Lo que pasa con sueños como esos, de los que se habla en salidas a fumar a las escaleras de emergencia y en noches de cervezas o vinos, es que cuando se cumplen tienen poco de bucólicos y mucho de la misma desesperación del presente desde el que se soñaban.

Hay algo raro en despertar ante un día de interminables horas abiertas. Hay algo raro cuando por mucho tiempo el despertar pesaba porque se sabía lo que venía, la rutina tan temida del día. Y ahora pesa por lo contrario. Genera una inquietud que no deprime, pero que angustia. El día es largo – mucho más largo en este verano caluroso – y la perspectiva está abierta. Y la cabeza registra el fichero de posibles actividades con avidez, pero no se decide por ninguna. No sabe.
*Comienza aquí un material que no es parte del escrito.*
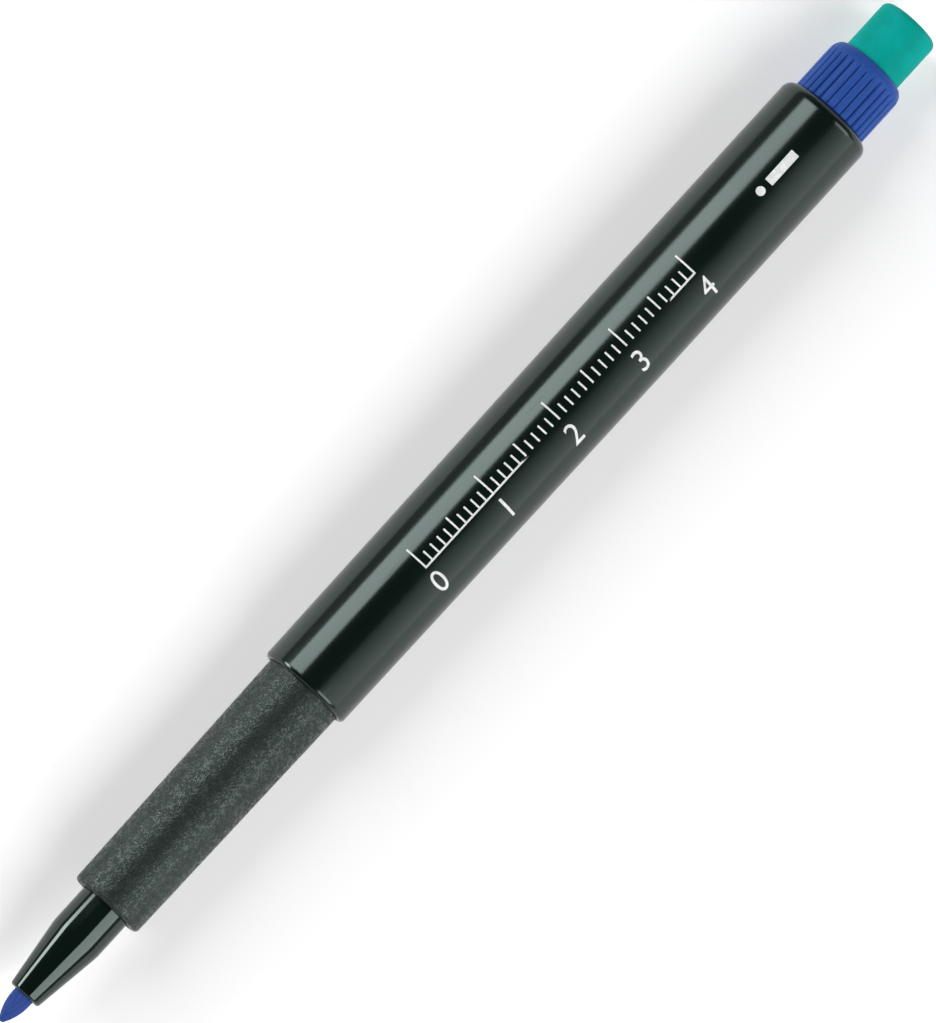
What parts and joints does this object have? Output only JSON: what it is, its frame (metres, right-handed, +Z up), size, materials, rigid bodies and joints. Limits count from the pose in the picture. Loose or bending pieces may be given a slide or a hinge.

Siempre he disfrutado la soledad. Ventaja y desventaja de ser hija única. Pero últimamente le huyo y no se me escapa la razón. Es más difícil pensar sobre las respuestas que no se tienen cuando estás acompañada, es más fácil asumir las inquietudes sin resolver que te acompañan cuando las reconoces en otros.

Cuando en días como hoy las horas pasan y me muevo imparable por mi piso, por mi cuarto, en busca de algo que hacer; cuando en días como hoy no veo a nadie y casi no hablo o hablo sola; cuando en días como hoy el calor arrecia esté dentro o fuera; cuando en días como hoy la inquietud es tan grande que no puedo concentrarme en leer o ver una película; cuando en días como hoy estoy activa pero sin saber dónde poner la energía… deseo estar de nuevo en el periódico, deseo tener que terminar una nota odiosa y mirar de reojo el reloj, deseo soñar de nuevo con tener infinito tiempo libre, deseo volver al momento anterior en que el presente que tengo era utópico y animaba mis días y no era una realidad en tránsito, un esperar sin saber qué se espera.

Una vez, en el Reina Sofía, entré a una sala vacía. Esa era la obra. Una sala enorme, pintada de blanco. Mientras caminaba con Edgar por ese espacio me invadió una angustia indefinible. Se lo dije. Y me dijo algo que en el fondo es la conclusión de todo esto. “En el mundo moderno no sabemos qué hacer con el vacío”. Estamos tan asustados que preferimos – aunque es cierto que también se nos exige – llenar nuestros días, correr de un lado a otro, siempre ir contra el reloj. Porque mirar el reloj sólo por mirarlo intimida. Te para frente a ti mismo y te pregunta, te interpela. Y eso, aunque grandioso, da mucho miedo.